HSBC posted broadly flat first-quarter profit but missed analyst expectations as a fraud-related credit charge in its UK institutional banking unit and higher provisions tied to the US-Iran conflict lifted credit losses. Wealth and interest income businesses continued to grow, but the higher loss provisions temper the otherwise stable earnings picture. The miss is likely to pressure sentiment around HSBC and other banks with geopolitical or credit exposure.

Analysis

The key takeaway is not the earnings miss itself, but the fragility of HSBC’s earnings durability when non-core credit events and geopolitics hit at the same time. A bank that screens as a relatively “safe” global compounder can still see quarterly profit quality deteriorate quickly if a handful of idiosyncratic losses coincide with elevated sovereign/geopolitical risk, which is exactly the kind of regime that compresses valuation multiples first and earnings estimates second.
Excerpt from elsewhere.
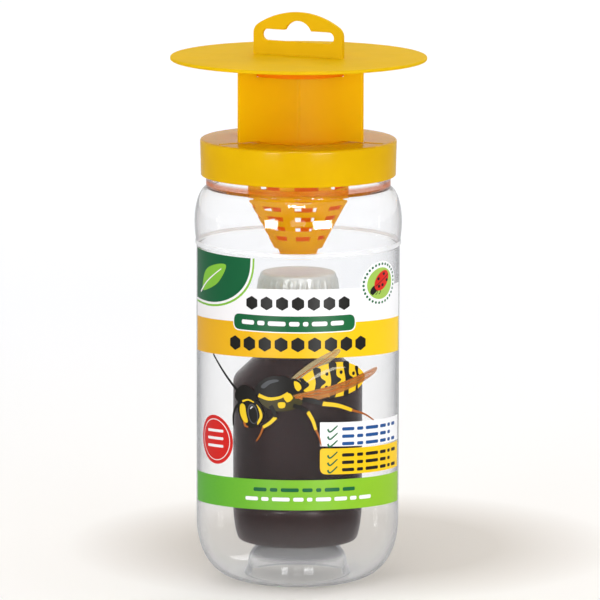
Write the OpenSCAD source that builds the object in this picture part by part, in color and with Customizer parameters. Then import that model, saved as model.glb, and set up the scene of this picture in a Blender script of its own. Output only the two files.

Second-order, this is more constructive for domestically focused lenders and more dangerous for HSBC’s capital-return narrative than for the near-term P&L. If provisions remain elevated for even 2-3 quarters, buyback expectations become a bigger driver of share price than reported EPS, because investors will discount the durability of excess capital before they fully revise long-run net interest income assumptions. The market also tends to over-penalize large international banks when credit surprises appear “contained,” since the uncertainty premium expands across the whole book. The contrarian angle is that the reaction may be too focused on headline credit losses and not enough on the resilience of fee-based wealth income. If wealth and transactional revenues continue to compound, the earnings mix is gradually improving even while volatility rises, which can create a better medium-term setup once the one-off loss overhang clears. The tradeable question is whether this is a 1-2 quarter noise event or the start of a broader repricing of geopolitical risk embedded in cross-border banking operations.